Material provided:
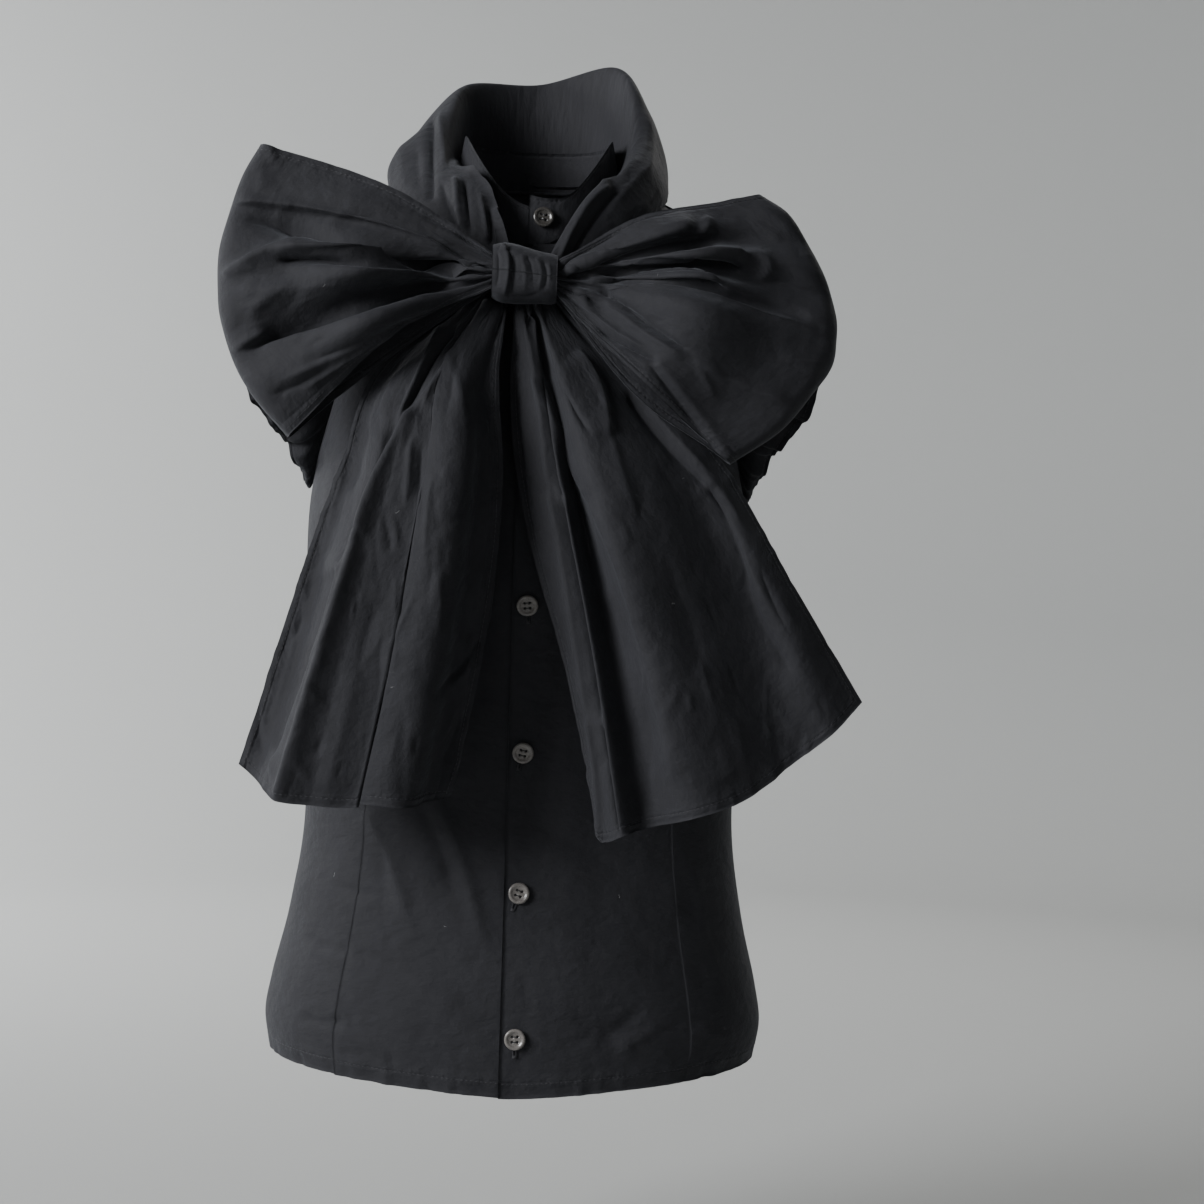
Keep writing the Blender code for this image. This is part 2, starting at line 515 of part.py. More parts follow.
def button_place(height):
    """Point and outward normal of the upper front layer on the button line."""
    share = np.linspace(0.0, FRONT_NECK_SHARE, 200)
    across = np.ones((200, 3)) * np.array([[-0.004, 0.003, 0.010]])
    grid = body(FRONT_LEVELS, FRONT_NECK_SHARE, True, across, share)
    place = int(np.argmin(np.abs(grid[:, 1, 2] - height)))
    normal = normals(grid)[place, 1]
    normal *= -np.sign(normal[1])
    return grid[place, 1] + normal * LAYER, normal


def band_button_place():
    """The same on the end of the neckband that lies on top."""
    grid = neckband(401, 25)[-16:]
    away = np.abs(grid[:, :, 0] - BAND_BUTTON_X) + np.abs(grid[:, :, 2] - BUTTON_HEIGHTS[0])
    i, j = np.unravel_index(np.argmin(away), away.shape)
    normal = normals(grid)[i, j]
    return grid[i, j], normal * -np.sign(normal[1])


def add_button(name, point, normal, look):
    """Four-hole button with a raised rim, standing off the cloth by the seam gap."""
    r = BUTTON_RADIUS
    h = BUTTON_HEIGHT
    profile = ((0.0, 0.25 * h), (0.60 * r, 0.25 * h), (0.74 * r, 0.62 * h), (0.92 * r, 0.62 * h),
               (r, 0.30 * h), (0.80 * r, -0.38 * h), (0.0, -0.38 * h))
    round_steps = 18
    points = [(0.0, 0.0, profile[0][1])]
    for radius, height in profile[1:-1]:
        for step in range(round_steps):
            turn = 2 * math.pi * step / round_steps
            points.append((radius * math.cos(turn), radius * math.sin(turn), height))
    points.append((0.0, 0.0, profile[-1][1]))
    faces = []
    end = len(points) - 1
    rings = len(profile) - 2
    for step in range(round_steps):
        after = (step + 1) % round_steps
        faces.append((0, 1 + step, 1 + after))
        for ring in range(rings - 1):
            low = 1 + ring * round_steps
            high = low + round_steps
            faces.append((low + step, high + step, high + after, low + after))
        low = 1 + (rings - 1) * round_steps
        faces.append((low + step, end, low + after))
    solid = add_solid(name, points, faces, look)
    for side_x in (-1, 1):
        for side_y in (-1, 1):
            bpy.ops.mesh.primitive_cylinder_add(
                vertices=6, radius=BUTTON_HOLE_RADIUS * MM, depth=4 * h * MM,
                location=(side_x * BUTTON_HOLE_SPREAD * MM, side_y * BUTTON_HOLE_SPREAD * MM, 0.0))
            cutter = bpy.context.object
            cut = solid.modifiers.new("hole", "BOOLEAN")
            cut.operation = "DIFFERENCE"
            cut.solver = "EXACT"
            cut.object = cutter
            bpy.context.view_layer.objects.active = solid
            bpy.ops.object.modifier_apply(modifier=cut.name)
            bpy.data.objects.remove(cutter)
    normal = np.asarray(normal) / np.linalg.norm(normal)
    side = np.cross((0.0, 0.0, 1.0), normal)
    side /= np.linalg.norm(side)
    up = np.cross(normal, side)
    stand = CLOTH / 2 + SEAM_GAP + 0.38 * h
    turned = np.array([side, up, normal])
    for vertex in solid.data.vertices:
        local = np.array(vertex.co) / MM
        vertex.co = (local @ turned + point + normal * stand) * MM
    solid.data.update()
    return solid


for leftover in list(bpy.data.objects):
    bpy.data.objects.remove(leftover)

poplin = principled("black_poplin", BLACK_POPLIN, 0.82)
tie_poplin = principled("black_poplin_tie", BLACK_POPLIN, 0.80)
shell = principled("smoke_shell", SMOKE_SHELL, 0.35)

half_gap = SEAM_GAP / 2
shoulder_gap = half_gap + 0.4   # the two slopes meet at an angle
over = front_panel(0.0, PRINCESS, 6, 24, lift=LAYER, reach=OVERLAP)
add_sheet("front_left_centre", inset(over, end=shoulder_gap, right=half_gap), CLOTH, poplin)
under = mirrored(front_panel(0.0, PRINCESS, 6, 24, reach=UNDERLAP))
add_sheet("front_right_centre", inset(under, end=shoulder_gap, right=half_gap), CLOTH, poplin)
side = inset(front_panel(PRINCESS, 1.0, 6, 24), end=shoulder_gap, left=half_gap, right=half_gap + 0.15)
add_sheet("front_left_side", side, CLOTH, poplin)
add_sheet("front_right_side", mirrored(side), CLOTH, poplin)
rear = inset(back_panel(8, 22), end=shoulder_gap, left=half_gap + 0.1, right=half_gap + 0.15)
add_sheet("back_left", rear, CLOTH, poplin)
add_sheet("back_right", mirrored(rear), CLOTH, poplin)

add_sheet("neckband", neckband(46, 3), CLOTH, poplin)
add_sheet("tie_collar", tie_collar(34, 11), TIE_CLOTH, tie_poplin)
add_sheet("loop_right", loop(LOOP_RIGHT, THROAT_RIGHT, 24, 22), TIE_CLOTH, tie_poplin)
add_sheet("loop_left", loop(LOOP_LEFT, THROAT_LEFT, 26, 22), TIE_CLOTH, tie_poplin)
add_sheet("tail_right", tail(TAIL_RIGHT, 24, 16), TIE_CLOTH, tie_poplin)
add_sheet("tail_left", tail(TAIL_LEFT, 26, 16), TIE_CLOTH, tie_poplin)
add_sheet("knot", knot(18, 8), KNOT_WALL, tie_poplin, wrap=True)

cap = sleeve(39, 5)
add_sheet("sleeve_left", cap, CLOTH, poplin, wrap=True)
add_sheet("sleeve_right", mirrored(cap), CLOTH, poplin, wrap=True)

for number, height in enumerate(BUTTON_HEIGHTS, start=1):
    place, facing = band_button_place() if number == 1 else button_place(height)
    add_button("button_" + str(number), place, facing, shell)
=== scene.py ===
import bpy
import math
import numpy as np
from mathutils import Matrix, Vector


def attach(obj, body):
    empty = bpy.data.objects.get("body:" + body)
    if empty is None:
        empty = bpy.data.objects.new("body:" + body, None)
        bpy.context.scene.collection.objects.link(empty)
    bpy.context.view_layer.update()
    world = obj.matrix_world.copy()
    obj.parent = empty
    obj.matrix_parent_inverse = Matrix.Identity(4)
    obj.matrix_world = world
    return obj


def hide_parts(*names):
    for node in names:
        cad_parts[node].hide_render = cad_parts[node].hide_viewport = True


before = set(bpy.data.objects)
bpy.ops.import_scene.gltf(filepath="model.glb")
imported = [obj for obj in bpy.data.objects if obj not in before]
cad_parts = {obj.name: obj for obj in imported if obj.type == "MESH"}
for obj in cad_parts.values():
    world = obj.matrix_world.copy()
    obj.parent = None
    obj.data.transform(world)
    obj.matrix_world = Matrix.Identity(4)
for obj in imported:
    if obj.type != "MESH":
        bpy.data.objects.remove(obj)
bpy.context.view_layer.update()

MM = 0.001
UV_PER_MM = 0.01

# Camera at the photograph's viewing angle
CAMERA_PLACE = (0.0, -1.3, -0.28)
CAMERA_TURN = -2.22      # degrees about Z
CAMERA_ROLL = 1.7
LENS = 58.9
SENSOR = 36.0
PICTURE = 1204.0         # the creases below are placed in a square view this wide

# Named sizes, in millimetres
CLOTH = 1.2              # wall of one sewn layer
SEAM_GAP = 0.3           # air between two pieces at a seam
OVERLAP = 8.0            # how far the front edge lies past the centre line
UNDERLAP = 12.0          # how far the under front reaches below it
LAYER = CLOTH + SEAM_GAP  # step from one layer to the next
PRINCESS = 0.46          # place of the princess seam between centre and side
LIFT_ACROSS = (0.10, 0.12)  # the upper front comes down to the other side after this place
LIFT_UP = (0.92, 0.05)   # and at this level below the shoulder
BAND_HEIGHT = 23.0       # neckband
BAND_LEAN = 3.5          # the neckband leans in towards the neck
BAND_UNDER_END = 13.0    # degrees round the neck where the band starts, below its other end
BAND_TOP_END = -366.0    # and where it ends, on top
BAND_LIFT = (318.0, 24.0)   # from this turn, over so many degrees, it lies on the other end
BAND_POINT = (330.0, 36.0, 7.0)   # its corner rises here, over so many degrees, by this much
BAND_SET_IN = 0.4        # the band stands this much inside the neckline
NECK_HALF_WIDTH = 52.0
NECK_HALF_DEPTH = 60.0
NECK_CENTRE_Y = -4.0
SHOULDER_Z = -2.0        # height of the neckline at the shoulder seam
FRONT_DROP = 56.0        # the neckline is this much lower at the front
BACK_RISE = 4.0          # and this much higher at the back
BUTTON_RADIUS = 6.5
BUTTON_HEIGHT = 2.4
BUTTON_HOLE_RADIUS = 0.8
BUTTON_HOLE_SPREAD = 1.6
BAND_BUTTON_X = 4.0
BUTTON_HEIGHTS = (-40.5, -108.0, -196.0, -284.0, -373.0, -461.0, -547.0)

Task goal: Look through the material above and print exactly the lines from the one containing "for number, height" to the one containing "PICTURE = 1204.0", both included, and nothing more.

Result of this exercise:
for number, height in enumerate(BUTTON_HEIGHTS, start=1):
    place, facing = band_button_place() if number == 1 else button_place(height)
    add_button("button_" + str(number), place, facing, shell)
=== scene.py ===
import bpy
import math
import numpy as np
from mathutils import Matrix, Vector


def attach(obj, body):
    empty = bpy.data.objects.get("body:" + body)
    if empty is None:
        empty = bpy.data.objects.new("body:" + body, None)
        bpy.context.scene.collection.objects.link(empty)
    bpy.context.view_layer.update()
    world = obj.matrix_world.copy()
    obj.parent = empty
    obj.matrix_parent_inverse = Matrix.Identity(4)
    obj.matrix_world = world
    return obj


def hide_parts(*names):
    for node in names:
        cad_parts[node].hide_render = cad_parts[node].hide_viewport = True


before = set(bpy.data.objects)
bpy.ops.import_scene.gltf(filepath="model.glb")
imported = [obj for obj in bpy.data.objects if obj not in before]
cad_parts = {obj.name: obj for obj in imported if obj.type == "MESH"}
for obj in cad_parts.values():
    world = obj.matrix_world.copy()
    obj.parent = None
    obj.data.transform(world)
    obj.matrix_world = Matrix.Identity(4)
for obj in imported:
    if obj.type != "MESH":
        bpy.data.objects.remove(obj)
bpy.context.view_layer.update()

MM = 0.001
UV_PER_MM = 0.01

# Camera at the photograph's viewing angle
CAMERA_PLACE = (0.0, -1.3, -0.28)
CAMERA_TURN = -2.22      # degrees about Z
CAMERA_ROLL = 1.7
LENS = 58.9
SENSOR = 36.0
PICTURE = 1204.0         # the creases below are placed in a square view this wide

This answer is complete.